Two hours speed by on this tour. Brown makes it clear that Gullah traditions thriving in secrecy and isolation for centuries have more recently become a source of civic pride. Efforts to preserve and celebrate the culture are being stepped up, he says. And events, such as the Gullah Festival in Beaufort each May, or the Penn Center Heritage Days Celebration every second weekend in November, draw ever-growing crowds.

“Slavery was always a taboo subject: blacks were ashamed and whites felt guilty,” says Chuma Nwokike, owner of Gallery Chuma, which hosts works depicting traditional activities like crabbing and sweetgrass basket-sewing. The gallery doubles as rendezvous point for Brown’s tour.

“Now, the younger generation wants to acknowledge what went on, so we’re better able to come together and say, ‘how can we make sure it never happens again?’ ”


instead of being a white man (he) is a mulatto

Web Site Tells Forgotten Tales of Slavery

By Dan Nonte and Lanita Withers Goins, University Relations

GREENSBORO, N.C. The 1860 U.S. Census registered the names of slave owners and the age, gender and color of slaves. But there, as in much of the historical record, slaves are nameless.

UNCG’s new Digital Library on American Slavery provides the names of more than 83,000 individual slaves from 15 states and the District of Columbia.
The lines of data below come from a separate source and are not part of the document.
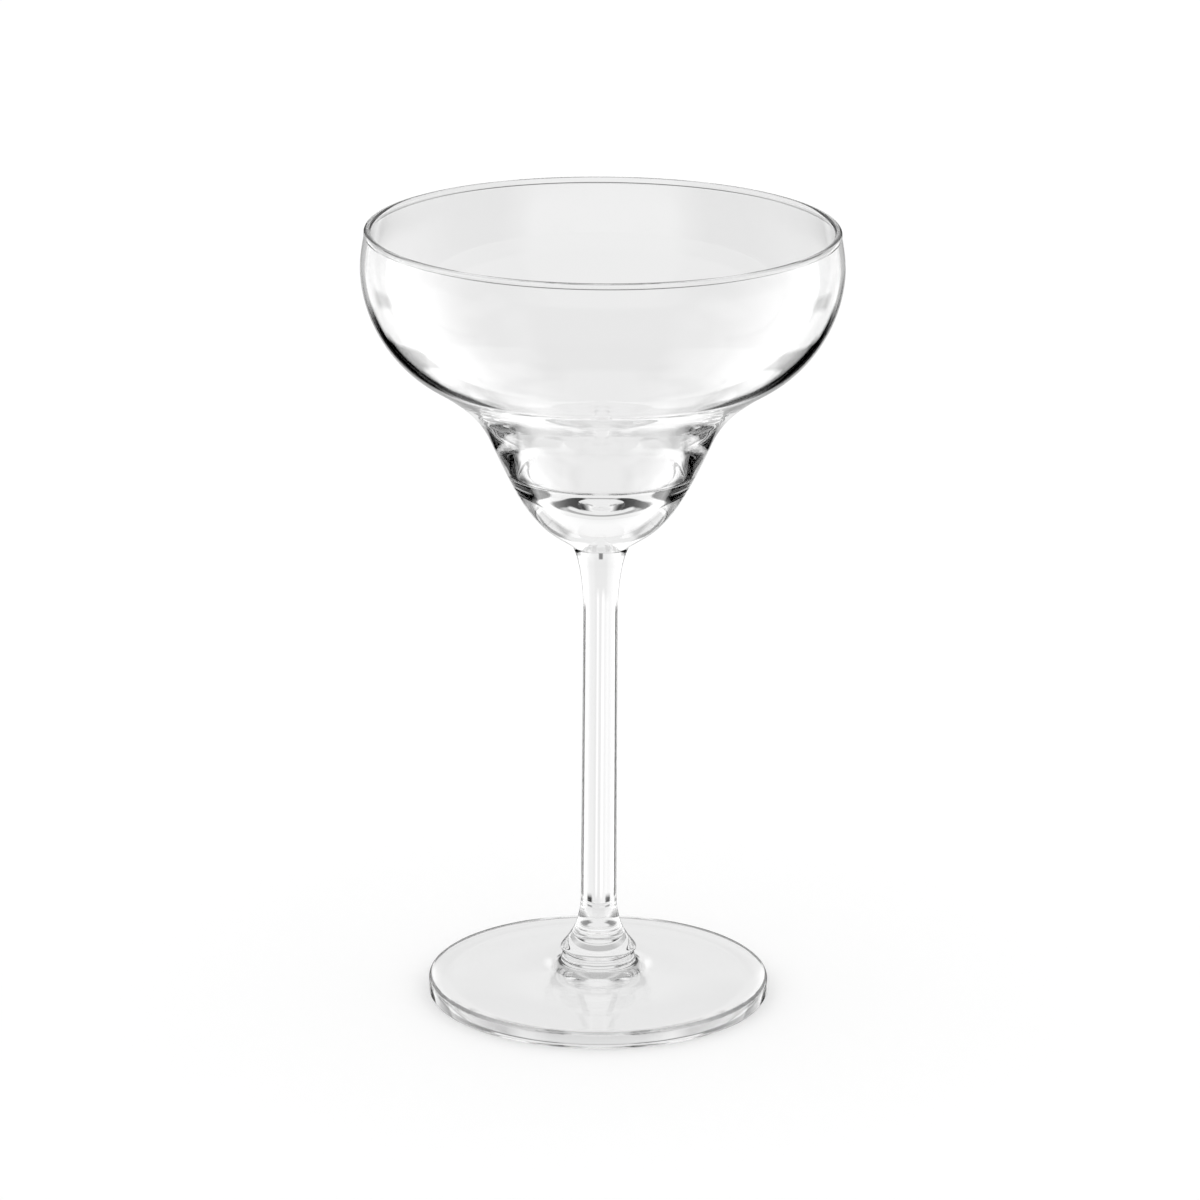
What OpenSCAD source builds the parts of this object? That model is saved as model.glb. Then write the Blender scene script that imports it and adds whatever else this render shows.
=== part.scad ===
// Margarita glass: blown bowl, solid stem and pressed foot, fused one above the other.
// Millimetres, +Z up, origin at the centre of the face that it stands on.

/* [Whole glass] */
// Height from the table to the top of the rim
glass_h = 172; // [160:0.5:190]
// Height of the bowl, from its joint with the stem to the top of the rim
bowl_h = 70.1; // [66:0.1:76]

/* [Bowl, outside] */
// Outside diameter of the rim, at the foot of its rounded top
rim_d = 101.6; // [97:0.2:102.6]
// Angle by which the wall leans in at the rim
rim_lean = 10; // [4:1:16]
// Widest outside diameter of the saucer
belly_d = 103.2; // [102:0.2:110]
// Depth of the widest place below the rim
belly_drop = 8.2; // [6:0.1:12]
// Outside diameter where the saucer turns into the shoulder
shoulder_d = 76.4; // [70:0.2:84]
// Depth of that turn below the rim
shoulder_drop = 32.3; // [29:0.1:36]
// Slope of the wall at that turn, from the horizontal
shoulder_angle = 31; // [24:1:38]
// Outside diameter where the shoulder turns into the well
neck_d = 45.6; // [42:0.2:50]
// Depth of that turn below the rim
neck_drop = 48.8; // [46:0.1:52]
// Slope of the wall at that turn, from the horizontal
neck_angle = 66; // [58:1:74]
// Slope of the bowl's underside where it meets the stem, from the horizontal
underside_angle = 38; // [30:1:46]

/* [Bowl, wall and inside] */
// Thickness of the rim
rim_wall = 1.6; // [1.2:0.1:2.2]
// Height of the rim's rounded top, above its thickest place
rim_round_h = 0.85; // [0.5:0.05:1.2]
// Angle by which the rim's bead turns in below its thickest place
rim_tuck = 37; // [10:1:50]
// Wall at the widest place
belly_wall = 1.2; // [0.9:0.05:1.8]
// Wall where the saucer turns into the shoulder
shoulder_wall = 1.45; // [1:0.05:2.6]
// Wall where the shoulder turns into the well
neck_wall = 2.8; // [2.2:0.1:3.6]
// Slope of the wall's inside there, from the horizontal
neck_inside_angle = 65.6; // [60:0.2:72]
// Wall at the well's corner, where its side turns in to its floor
well_wall = 2.76; // [2.2:0.02:3.2]
// Solid glass between the middle of the well's dished floor and the joint with the stem
floor_t = 11.4; // [9.8:0.1:12.8]
// Diameter of the dish in the well's floor
floor_d = 15.9; // [13.5:0.1:17.5]
// Depth of the dish
floor_rise = 2; // [1.4:0.1:2.6]
// Slope of the floor at the well's corner and at the dish's edge, from the horizontal
floor_angle = 27; // [21:1:33]

/* [Stem] */
// Diameter of the stem's head, at its joint with the bowl
head_d = 12.4; // [11:0.1:14]
// Height over which the head narrows to the waist
head_h = 16; // [12:0.5:20]
// Slope of the head's side at the joint, from the horizontal
head_angle = 62; // [54:1:72]
// Slimmest diameter of the stem
waist_d = 7.4; // [6.6:0.1:8.2]
// Diameter of the stem just above its flared base
shank_d = 7.8; // [7:0.1:8.6]
// Height over which the base narrows to the shank
flare_h = 12; // [9:0.2:16]
// Widest diameter of the flared base
flare_d = 16.6; // [15.4:0.1:18]
// Height of the rounded lip between the foot and the widest place
lip_h = 0.9; // [0.5:0.1:1.3]
// Diameter of the joint between the stem and the foot
joint_d = 14; // [12.6:0.1:14.6]

/* [Foot] */
// Outside diameter of the foot
foot_d = 74.6; // [68:0.2:82]
// Thickness of the foot at its edge
edge_t = 3.8; // [3:0.1:4.6]
// Radius of the edge's upper corner
edge_top_r = 0.8; // [0.4:0.1:1.2]
// Radius of the edge's lower corner
edge_low_r = 0.6; // [0.3:0.1:1.2]
// Height of the foot at its joint with the stem
foot_h = 9.1; // [8.4:0.1:10.4]
// Diameter of the rounded hub under the joint
hub_d = 16.2; // [15:0.1:18]
// Depth of the hub's widest place below the joint
hub_drop = 1.5; // [1:0.1:1.9]
// Diameter at which the hub's fillet runs out into the sloping top
apron_d = 25; // [22:0.5:30]
// Height of the sloping top there
apron_h = 5.9; // [5.2:0.1:6.4]
// Inner diameter of the ring on which the foot stands
bearing_d = 66; // [58:0.5:66.5]
// Rise of the shallow dome under the foot
dome_rise = 1.6; // [0.6:0.1:2.6]
// Slope of the dome where it leaves the ring, from the horizontal
dome_angle = 5; // [2:1:8]

/* [Hidden] */

// Places round the glass, and points along each curve and each rounded corner
turn_steps = 180;
curve_steps = 12;
round_steps = 6;

// Handle lengths at the two ends of each curve, as shares of the straight line between them
rim_shares = [0.33, 0.34];
saucer_shares = [0.36, 0.33];
shoulder_shares = [0.63, 0.21];
well_shares = [0.73, 0.23];
well_inside_shares = [0.776, 0.117];
dish_shares = [0.36, 0.32];
head_shares = [0.34, 0.25];
flare_shares = [0.07, 0.64];
lip_shares = [0.40, 0.34];
hub_shares = [0.34, 0.40];
fillet_shares = [0.24, 0.42];
dome_shares = [0.33, 0.33];

// Handle lengths of the well's sloping floor, as shares of its level run
floor_run_shares = [0.087, 0.84];

// Share of the way down the well's outside at which the inside has its corner
corner_share = 0.1145;

// Angles of a level line, an upright one and one turned right round
level = 0;
upright = 90;
reverse = 180;

// Heights above the table
seam_z = glass_h - bowl_h;
waist_z = seam_z - head_h;
flare_z = foot_h + lip_h;
shank_z = flare_z + flare_h;

// Slope at which the lip and the hub leave the joint between them
joint_angle = 24;

// Direction at an angle from the horizontal, outwards and up; inwards is past upright
function along(angle) = [cos(angle), sin(angle)];

// Direction down a wall of a given slope towards the axis, and square to that wall, inwards
function down(slope) = along(reverse + slope);
function inward(slope) = along(upright + slope);

// Point at share t of the way along the cubic curve with ends a and d and handles b and c
function curve_point(a, b, c, d, t) =
    pow(1 - t, 3) * a + 3 * pow(1 - t, 2) * t * b + 3 * (1 - t) * pow(t, 2) * c + pow(t, 3) * d;

// Ends and handles of the curve from a to d that leaves a along to_b and reaches d along to_d
function handles(a, to_b, d, to_d, shares) =
    let (reach = norm(d - a))
    [a, a + to_b * reach * shares[0], d - to_d * reach * shares[1], d];

// Points of that curve, without d
function curve(a, to_b, d, to_d, shares) =
    let (h = handles(a, to_b, d, to_d, shares))
    [for (i = [0 : curve_steps - 1]) curve_point(h[0], h[1], h[2], h[3], i / curve_steps)];

// Direction in which the cubic curve with ends and handles h runs at share t of the way
function curve_course(h, t) =
    let (run = pow(1 - t, 2) * (h[1] - h[0]) + 2 * (1 - t) * t * (h[2] - h[1]) + pow(t, 2) * (h[3] - h[2]))
    run / norm(run);

// Points of an ellipse's arc, without its last, from turn a1 to turn a2 of its axes u and v
function arc(middle, u, v, a1, a2) =
    [for (i = [0 : round_steps - 1])
        let (a = a1 + (a2 - a1) * i / round_steps)
        middle + u * cos(a) + v * sin(a)];

// The list of points in the opposite order
function reversed(points) = [for (i = [len(points) - 1 : -1 : 0]) points[i]];

// Rim: its slope, the axes of its rounded top, the turn at which that is highest, its middle
rim_slope = upright + rim_lean;
rim_u = -inward(rim_slope) * rim_wall / 2;
rim_v = -down(rim_slope) * rim_round_h;
rim_turn = atan2(rim_v[1], rim_u[1]);
rim_middle = [rim_d / 2 - rim_u[0], glass_h - norm([rim_u[1], rim_v[1]])];

// Stations of the bowl's wall, outside and inside
rim_out = rim_middle + rim_u * cos(rim_tuck) - rim_v * sin(rim_tuck);
rim_in = rim_middle - rim_u * cos(rim_tuck) - rim_v * sin(rim_tuck);
belly_out = [belly_d / 2, glass_h - belly_drop];
belly_in = belly_out + inward(upright) * belly_wall;
shoulder_out = [shoulder_d / 2, glass_h - shoulder_drop];
shoulder_in = shoulder_out + inward(shoulder_angle) * shoulder_wall;
neck_out = [neck_d / 2, glass_h - neck_drop];
neck_in = neck_out + inward(neck_angle) * neck_wall;
seam_out = [head_d / 2, seam_z];
dish_middle = [0, seam_z + floor_t];
dish_edge = [floor_d / 2, dish_middle[1] + floor_rise];

// The well's corner inside, square off the outer wall
well_out = handles(neck_out, down(neck_angle), seam_out, down(underside_angle), well_shares);
corner_out = curve_point(well_out[0], well_out[1], well_out[2], well_out[3], corner_share);
corner_course = curve_course(well_out, corner_share);
corner_in = corner_out + [corner_course[1], -corner_course[0]] * well_wall;

// Handle lengths of the sloping floor, as shares of the straight line along it
floor_shares = floor_run_shares * (corner_in[0] - dish_edge[0]) / norm(corner_in - dish_edge);

// Wall of the saucer and the shoulder, from the rim to the well, outside or inside
function saucer(rim, belly, shoulder, neck, neck_slope) = concat(
    curve(rim, down(rim_slope), belly, down(upright), rim_shares),
    curve(belly, down(upright), shoulder, down(shoulder_angle), saucer_shares),
    curve(shoulder, down(shoulder_angle), neck, down(neck_slope), shoulder_shares)
);

// Outline of the bowl's outside, from the rim down to the joint with the stem
bowl_outside = concat(
    saucer(rim_out, belly_out, shoulder_out, neck_out, neck_angle),
    curve(neck_out, down(neck_angle), seam_out, down(underside_angle), well_shares),
    [seam_out]
);

// Outline of the bowl's inside, from the rim down to the middle of the dish
bowl_inside = concat(
    saucer(rim_in, belly_in, shoulder_in, neck_in, neck_inside_angle),
    curve(neck_in, down(neck_inside_angle), corner_in, down(floor_angle), well_inside_shares),
    curve(corner_in, down(floor_angle), dish_edge, down(floor_angle), floor_shares),
    curve(dish_edge, down(floor_angle), dish_middle, down(level), dish_shares),
    [dish_middle]
);

// The rim's bead, from its outside over the highest place
rim_bead = concat(
    arc(rim_middle, rim_u, rim_v, -rim_tuck, rim_turn),
    arc(rim_middle, rim_u, rim_v, rim_turn, reverse + rim_tuck)
);

// Stations of the stem
joint = [joint_d / 2, foot_h];
flare = [flare_d / 2, flare_z];
shank = [shank_d / 2, shank_z];
waist = [waist_d / 2, waist_z];

// Outline of the stem's side, from the joint with the foot up to the joint with the bowl
stem_side = concat(
    curve(joint, along(joint_angle), flare, along(upright), lip_shares),
    curve(flare, along(upright), shank, along(upright), flare_shares),
    [shank],
    curve(waist, along(upright), seam_out, along(head_angle), head_shares),
    [seam_out]
);

// Foot: the middles of its rounded corners, its hub, and where the hub's fillet ends
edge_low = [foot_d / 2 - edge_low_r, edge_low_r];
edge_top = [foot_d / 2 - edge_top_r, edge_t - edge_top_r];
hub = [hub_d / 2, foot_h - hub_drop];
apron = [apron_d / 2, apron_h];

// Slope of the foot's top, on the line from the fillet's end that just touches the upper corner
apron_line = apron - edge_top;
apron_slope = atan2(apron_line[1], -apron_line[0]) - asin(edge_top_r / norm(apron_line));

// Outline of the foot, from the middle of its dome round the edge and over the hub
foot_outline = concat(
    curve([0, dome_rise], along(level), [bearing_d / 2, 0], along(-dome_angle), dome_shares),
    [[bearing_d / 2, 0]],
    arc(edge_low, [edge_low_r, 0], [0, edge_low_r], -upright, level),
    [[foot_d / 2, edge_low_r]],
    arc(edge_top, [edge_top_r, 0], [0, edge_top_r], level, upright - apron_slope),
    [edge_top + along(upright - apron_slope) * edge_top_r],
    reversed(curve(hub, along(-upright), apron, along(-apron_slope), fillet_shares)),
    reversed(curve(joint, along(-joint_angle), hub, along(-upright), hub_shares)),
    [[0, foot_h]]
);

module turned(outline) {
    rotate_extrude($fn = turn_steps)
        polygon(outline);
}

module bowl() {
    color("azure", 0.35)
        turned(concat([[0, seam_z]], reversed(bowl_outside), rim_bead, bowl_inside));
}

module stem() {
    color("lightcyan", 0.35)
        turned(concat([[0, foot_h]], stem_side, [[0, seam_z]]));
}

module foot() {
    color("paleturquoise", 0.35)
        turned(foot_outline);
}

bowl();
stem();
foot();
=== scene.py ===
"""A clear margarita glass in a bright studio: blown bowl, solid stem and pressed foot.

The three pieces are lathe-turned from outlines in real sizes, and each stands for its CAD solid.
"""

import logging
import math
from abc import ABC, abstractmethod
from dataclasses import dataclass
from enum import Enum
from typing import ClassVar

import bpy
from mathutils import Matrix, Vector


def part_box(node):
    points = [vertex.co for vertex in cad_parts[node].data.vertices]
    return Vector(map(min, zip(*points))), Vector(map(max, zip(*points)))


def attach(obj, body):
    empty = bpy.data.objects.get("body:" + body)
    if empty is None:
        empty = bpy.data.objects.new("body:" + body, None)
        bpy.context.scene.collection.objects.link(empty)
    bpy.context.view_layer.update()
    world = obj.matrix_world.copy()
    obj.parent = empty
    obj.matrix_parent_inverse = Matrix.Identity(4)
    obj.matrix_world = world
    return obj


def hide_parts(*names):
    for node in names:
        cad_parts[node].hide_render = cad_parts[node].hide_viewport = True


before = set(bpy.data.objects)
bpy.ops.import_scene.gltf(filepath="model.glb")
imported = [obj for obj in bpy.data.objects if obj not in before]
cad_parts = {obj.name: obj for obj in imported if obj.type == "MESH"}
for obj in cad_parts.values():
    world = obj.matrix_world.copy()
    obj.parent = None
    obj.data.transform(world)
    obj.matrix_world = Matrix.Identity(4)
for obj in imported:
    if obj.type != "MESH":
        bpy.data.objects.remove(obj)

LOG = logging.getLogger("margarita_glass")

MM = 0.001
LEVEL = 0.0
UPRIGHT = 90.0
REVERSE = 180.0
WELD = 0.0005 * MM
SHARP = 22.0
NODE_GAP = 180
BOUNCES = 32
ANY_BOUNCE = 0.5
WHITE = (1.0, 1.0, 1.0, 1.0)

Outline = list[Vector]
Pair = tuple[float, float]


# Outlines

def along(angle: float) -> Vector:
    """Return the direction at an angle in degrees from the horizontal, outwards and up."""
    turn = math.radians(angle)
    return Vector((math.cos(turn), math.sin(turn)))


def down(slope: float) -> Vector:
    """Return the direction down a wall of a given slope, towards the axis."""
    return along(REVERSE + slope)


def inward(slope: float) -> Vector:
    """Return the direction square to a wall of a given slope, into the bowl."""
    return along(UPRIGHT + slope)


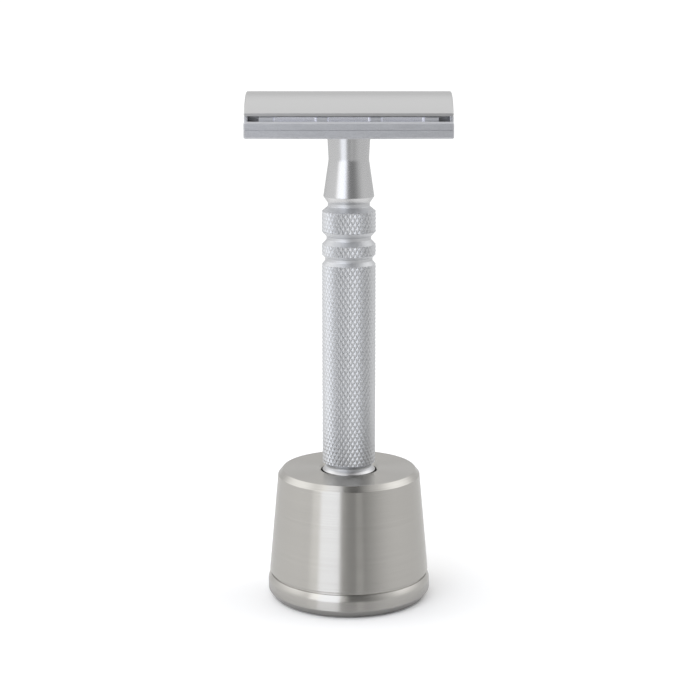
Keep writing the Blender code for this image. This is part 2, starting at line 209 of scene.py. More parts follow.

The web site, created in cooperation with University Libraries, features petitions related to slavery collected during an 18-year project led by history professor Loren Schweninger. The petitions filed in county courts and state legislatures cover a wide range of legal issues, including wills, divorce proceedings, punishment of runaway slaves, calls for abolition, property disputes and more.

“It’s among the most specific and detailed databases and web sites dealing with slavery in the U.S. between the Revolutionary War and the Civil War,” said Schweninger, the Elizabeth Rosenthal Excellence Professor in History. “There’s no web site like this, either in extent or content. The amount of information in here to be mined is enormous.”

Started in 1991, the Race and Slavery Petitions Project collected, organized and published the petitions. The Digital Library on American Slavery is the final phase of the project.

A complete collection of the full petitions, “Race, Slavery, and Free Blacks: Petitions to Southern Legislatures and County Courts, 1775-1867,” has been published on 151 reels of microfilm. In addition to UNCG’s Jackson Library, North Carolina university libraries with all or part of the microfilm collection are located at Duke, East Carolina, N.C. A&T, UNC Chapel Hill and Wake Forest.

Schweninger knows the value of conducting research from primary sources, something he learned from his mentor, the late Dr. John Hope Franklin. The stories he found in legal records were often not preserved anywhere else. “This was info that was not tapped,” he said. “Very few scholars had gone to county courts.”

Building the database for the archive was painstaking work. Schweninger visited about 160 county courthouses in the South and 15 state archives between 1991 and 1995. “The first three years, I was on the road 540 days,” he said.

Marguerite Ross Howell, senior associate editor, worked on the project for 11 years and was responsible for entering tens of thousands of slave names and connecting them with their own family members as well as their owners, creating a unique resource from original documents. Nicole Mazgaj, associate editor, worked on the project for seven years and focused her analysis especially on the rich documentary evidence from parish court houses in Louisiana.

“The archive is chock-full of information detailing the personal life of slaves,” Mazgaj said. “It’s probably about the most detailed that you’ll find.”

…The library includes petitions by more than 2,500 slaves and free blacks who sought redress for numerous causes. For example, George Sears of Randolph County, a blacksmith and a free man of color, purchased his slave wife Tillah for $300. He then petitioned the North Carolina General Assembly in 1818 to emancipate his wife and daughters and “render them Competent in Law to inherit the Estate of your Petitioner.”

Other petitions show how race and slave status were sometimes in dispute. In one case, a Georgia slave owner sued one of his neighbors for slander for calling him a “damned negro,” averring that he was a black man. In another, a woman in Baltimore petitioned for divorce because her husband “instead of being a white man is a mulatto and in reality had been born a slave.” A New Orleans teenager who was put on the auction block to be sold as a slave asserted in her petition that she was in fact a free white woman.

A number of the petitions also speak to how slaves fought their enslavement, providing details of slaves who ran away, burned down plantations, or plotted to murder slave owners. As the petitions show, the position of free blacks in the South was also precarious, especially as certain states and counties sought to expel them or refused to allow them to enter.